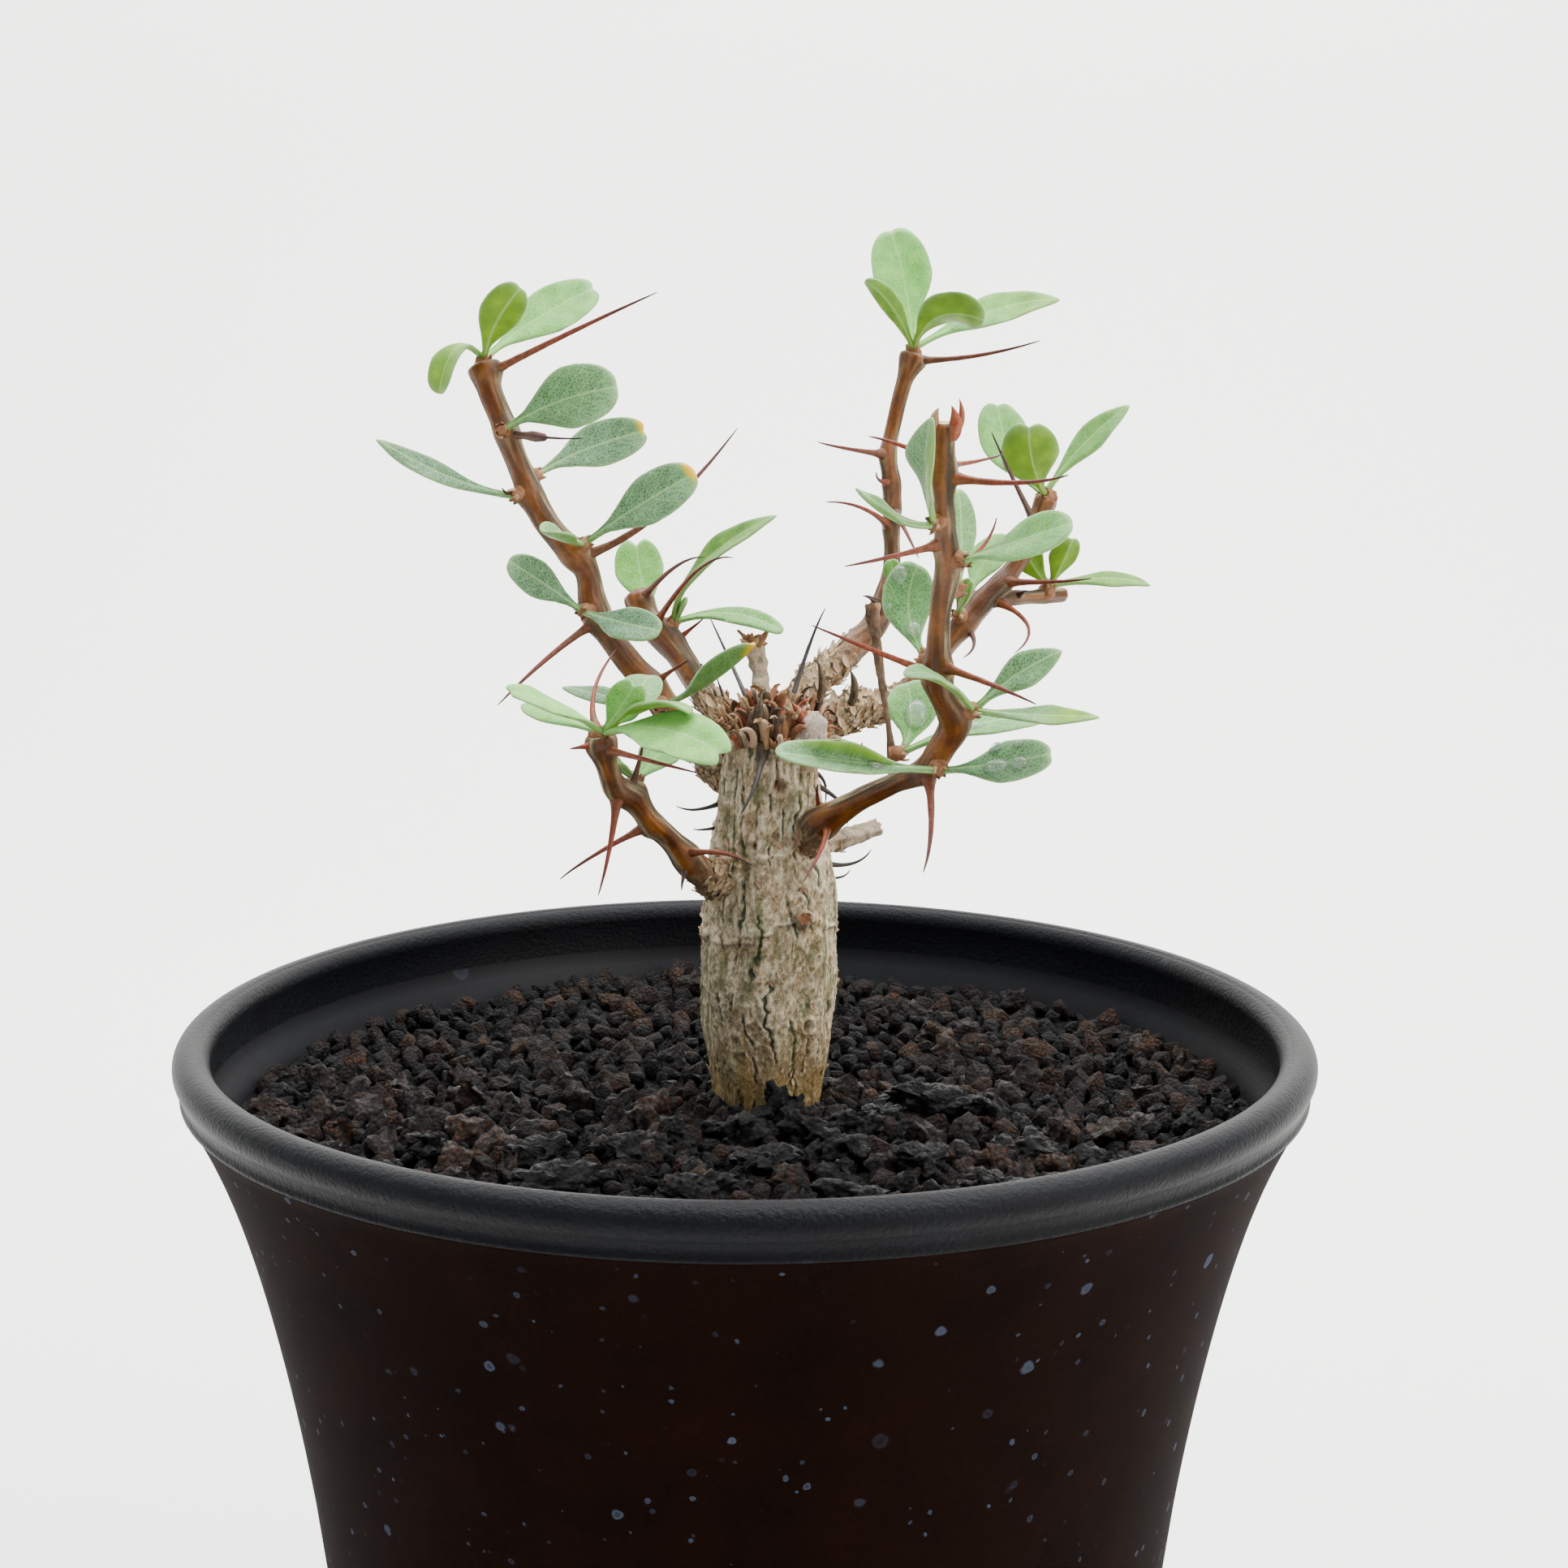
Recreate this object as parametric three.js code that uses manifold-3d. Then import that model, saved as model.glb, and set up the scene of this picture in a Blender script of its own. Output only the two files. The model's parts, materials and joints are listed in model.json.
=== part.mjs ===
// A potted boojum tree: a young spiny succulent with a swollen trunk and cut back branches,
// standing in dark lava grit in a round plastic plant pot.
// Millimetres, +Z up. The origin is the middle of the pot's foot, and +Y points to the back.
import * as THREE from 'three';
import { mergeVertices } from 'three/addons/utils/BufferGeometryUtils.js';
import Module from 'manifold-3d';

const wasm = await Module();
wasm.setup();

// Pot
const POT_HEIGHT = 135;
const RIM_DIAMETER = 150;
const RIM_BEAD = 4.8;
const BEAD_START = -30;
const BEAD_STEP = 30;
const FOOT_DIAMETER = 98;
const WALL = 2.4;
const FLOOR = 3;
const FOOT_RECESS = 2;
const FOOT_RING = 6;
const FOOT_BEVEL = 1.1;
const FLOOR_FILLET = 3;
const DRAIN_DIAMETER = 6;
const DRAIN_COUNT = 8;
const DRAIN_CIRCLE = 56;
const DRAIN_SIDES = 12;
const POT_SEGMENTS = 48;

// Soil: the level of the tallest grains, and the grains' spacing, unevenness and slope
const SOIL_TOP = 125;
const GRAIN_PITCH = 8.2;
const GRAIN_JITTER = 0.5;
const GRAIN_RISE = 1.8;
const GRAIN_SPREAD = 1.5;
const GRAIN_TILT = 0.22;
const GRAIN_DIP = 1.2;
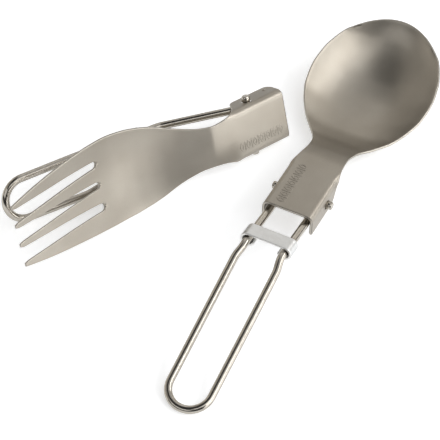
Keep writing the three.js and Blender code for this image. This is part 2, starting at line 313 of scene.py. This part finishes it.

::::::

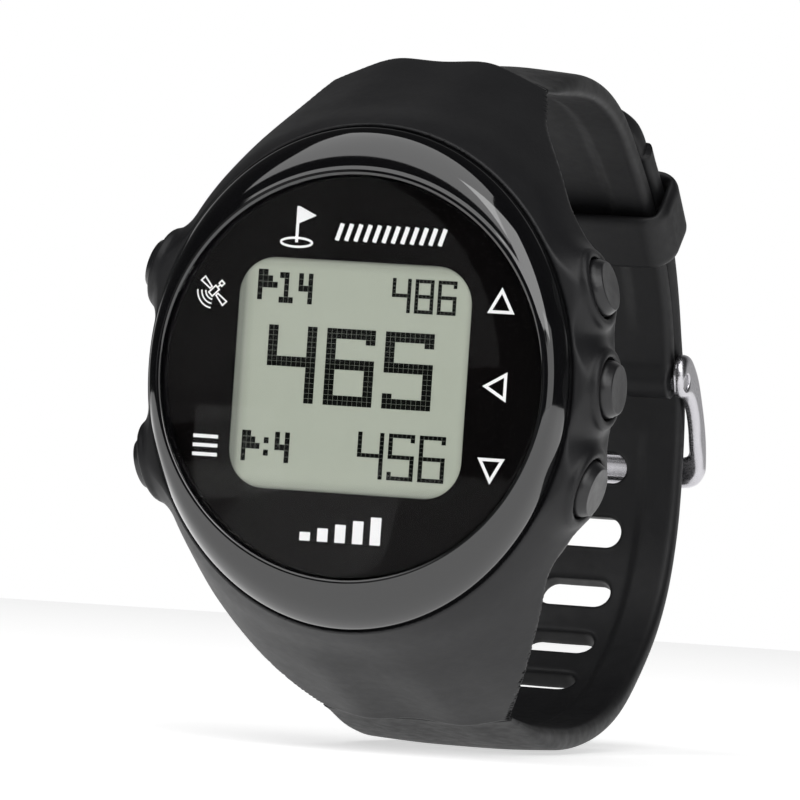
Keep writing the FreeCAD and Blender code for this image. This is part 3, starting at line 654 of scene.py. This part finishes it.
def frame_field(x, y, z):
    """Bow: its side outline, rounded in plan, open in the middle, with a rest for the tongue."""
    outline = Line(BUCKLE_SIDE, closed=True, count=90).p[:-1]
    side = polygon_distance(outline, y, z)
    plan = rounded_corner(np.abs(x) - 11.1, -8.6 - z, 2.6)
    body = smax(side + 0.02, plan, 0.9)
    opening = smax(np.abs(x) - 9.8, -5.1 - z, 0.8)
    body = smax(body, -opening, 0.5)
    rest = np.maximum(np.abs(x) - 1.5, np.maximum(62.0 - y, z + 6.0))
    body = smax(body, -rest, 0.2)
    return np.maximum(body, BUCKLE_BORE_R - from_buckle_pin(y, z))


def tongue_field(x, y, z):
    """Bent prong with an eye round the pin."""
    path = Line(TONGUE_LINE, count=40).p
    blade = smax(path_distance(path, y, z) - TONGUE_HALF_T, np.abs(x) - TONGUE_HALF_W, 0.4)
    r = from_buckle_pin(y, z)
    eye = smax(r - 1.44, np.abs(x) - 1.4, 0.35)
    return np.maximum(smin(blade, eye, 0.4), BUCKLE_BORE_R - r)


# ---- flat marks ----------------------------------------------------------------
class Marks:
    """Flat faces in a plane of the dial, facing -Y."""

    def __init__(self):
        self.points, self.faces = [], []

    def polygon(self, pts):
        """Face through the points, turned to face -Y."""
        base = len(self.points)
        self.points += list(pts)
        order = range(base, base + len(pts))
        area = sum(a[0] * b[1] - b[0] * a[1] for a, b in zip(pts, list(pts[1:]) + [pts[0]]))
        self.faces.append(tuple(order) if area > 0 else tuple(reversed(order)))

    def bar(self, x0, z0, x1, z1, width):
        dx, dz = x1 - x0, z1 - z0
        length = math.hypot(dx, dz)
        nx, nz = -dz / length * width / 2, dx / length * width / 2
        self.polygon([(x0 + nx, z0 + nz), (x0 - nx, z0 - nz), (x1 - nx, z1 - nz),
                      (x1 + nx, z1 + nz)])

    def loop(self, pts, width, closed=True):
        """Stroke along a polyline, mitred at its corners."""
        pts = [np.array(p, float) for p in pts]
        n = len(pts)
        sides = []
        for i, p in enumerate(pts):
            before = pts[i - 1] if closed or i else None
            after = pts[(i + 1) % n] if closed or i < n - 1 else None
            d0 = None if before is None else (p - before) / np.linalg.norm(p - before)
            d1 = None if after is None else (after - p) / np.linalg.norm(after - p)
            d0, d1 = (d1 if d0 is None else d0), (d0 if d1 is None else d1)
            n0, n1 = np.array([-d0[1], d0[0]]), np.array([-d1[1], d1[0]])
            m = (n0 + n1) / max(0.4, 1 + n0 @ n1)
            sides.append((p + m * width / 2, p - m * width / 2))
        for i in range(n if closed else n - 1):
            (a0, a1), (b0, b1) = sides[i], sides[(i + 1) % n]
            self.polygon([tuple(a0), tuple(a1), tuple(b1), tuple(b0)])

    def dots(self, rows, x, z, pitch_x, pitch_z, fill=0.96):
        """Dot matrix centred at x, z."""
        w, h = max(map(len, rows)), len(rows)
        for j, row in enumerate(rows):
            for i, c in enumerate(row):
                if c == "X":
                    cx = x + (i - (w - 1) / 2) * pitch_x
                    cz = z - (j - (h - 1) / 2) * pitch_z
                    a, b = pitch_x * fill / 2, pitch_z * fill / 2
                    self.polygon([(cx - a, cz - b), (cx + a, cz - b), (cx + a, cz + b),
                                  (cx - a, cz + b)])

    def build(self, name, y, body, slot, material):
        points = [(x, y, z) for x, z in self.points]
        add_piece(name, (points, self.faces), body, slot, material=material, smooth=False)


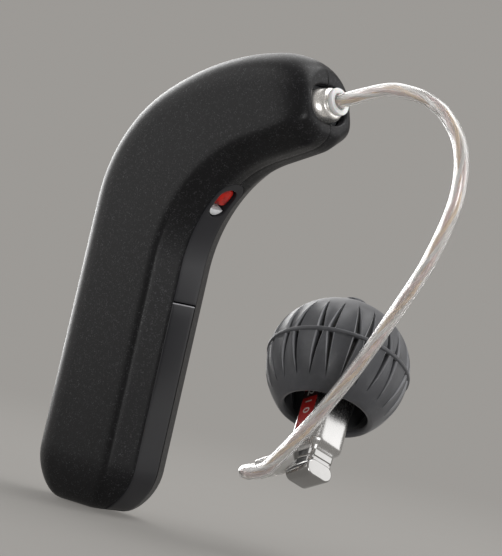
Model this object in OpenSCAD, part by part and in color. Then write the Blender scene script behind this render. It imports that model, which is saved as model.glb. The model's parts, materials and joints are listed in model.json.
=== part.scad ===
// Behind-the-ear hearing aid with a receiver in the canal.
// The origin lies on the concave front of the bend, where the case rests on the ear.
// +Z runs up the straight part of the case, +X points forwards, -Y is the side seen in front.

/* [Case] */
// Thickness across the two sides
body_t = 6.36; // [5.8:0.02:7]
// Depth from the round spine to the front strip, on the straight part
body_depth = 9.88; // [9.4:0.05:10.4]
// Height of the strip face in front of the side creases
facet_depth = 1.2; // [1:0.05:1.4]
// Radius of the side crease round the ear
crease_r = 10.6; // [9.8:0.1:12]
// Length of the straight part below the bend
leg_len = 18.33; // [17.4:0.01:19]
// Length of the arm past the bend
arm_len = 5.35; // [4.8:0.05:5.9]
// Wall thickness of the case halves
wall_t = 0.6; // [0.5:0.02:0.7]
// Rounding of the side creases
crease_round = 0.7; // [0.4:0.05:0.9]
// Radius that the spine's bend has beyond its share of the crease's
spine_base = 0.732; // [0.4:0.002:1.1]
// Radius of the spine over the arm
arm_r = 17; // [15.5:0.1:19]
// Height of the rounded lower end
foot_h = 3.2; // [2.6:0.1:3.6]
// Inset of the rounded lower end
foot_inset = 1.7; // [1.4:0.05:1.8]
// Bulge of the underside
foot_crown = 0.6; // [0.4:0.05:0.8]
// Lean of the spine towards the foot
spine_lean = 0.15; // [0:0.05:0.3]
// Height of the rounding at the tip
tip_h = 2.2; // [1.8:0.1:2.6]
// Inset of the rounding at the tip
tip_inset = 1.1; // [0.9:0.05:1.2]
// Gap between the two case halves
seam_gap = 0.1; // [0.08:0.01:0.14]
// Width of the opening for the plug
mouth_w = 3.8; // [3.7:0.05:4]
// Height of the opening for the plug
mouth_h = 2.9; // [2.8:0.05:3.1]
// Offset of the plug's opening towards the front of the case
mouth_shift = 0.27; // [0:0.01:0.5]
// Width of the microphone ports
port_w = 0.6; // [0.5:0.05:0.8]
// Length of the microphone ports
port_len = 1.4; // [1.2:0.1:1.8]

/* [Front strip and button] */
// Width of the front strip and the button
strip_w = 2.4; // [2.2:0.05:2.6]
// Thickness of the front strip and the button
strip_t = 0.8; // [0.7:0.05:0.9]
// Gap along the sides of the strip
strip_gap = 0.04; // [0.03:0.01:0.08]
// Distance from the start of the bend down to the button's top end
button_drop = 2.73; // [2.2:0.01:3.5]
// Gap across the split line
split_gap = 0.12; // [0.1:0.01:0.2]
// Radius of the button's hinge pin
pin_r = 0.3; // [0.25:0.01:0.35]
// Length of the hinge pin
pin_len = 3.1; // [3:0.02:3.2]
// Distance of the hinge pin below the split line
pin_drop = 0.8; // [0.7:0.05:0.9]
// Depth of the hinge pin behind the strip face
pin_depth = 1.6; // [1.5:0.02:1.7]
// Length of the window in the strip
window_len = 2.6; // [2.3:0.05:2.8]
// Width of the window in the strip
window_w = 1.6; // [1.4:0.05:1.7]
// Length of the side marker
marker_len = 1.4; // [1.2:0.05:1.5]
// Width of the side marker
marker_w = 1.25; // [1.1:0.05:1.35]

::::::

Reproduce verbatim the lines above, from the line with "Recreate this object" through the line with "const POT_SEGMENTS = 48;".

Recreate this object as parametric three.js code that uses manifold-3d. Then import that model, saved as model.glb, and set up the scene of this picture in a Blender script of its own. Output only the two files. The model's parts, materials and joints are listed in model.json.
=== part.mjs ===
// A potted boojum tree: a young spiny succulent with a swollen trunk and cut back branches,
// standing in dark lava grit in a round plastic plant pot.
// Millimetres, +Z up. The origin is the middle of the pot's foot, and +Y points to the back.
import * as THREE from 'three';
import { mergeVertices } from 'three/addons/utils/BufferGeometryUtils.js';
import Module from 'manifold-3d';

const wasm = await Module();
wasm.setup();

// Pot
const POT_HEIGHT = 135;
const RIM_DIAMETER = 150;
const RIM_BEAD = 4.8;
const BEAD_START = -30;
const BEAD_STEP = 30;
const FOOT_DIAMETER = 98;
const WALL = 2.4;
const FLOOR = 3;
const FOOT_RECESS = 2;
const FOOT_RING = 6;
const FOOT_BEVEL = 1.1;
const FLOOR_FILLET = 3;
const DRAIN_DIAMETER = 6;
const DRAIN_COUNT = 8;
const DRAIN_CIRCLE = 56;
const DRAIN_SIDES = 12;
const POT_SEGMENTS = 48;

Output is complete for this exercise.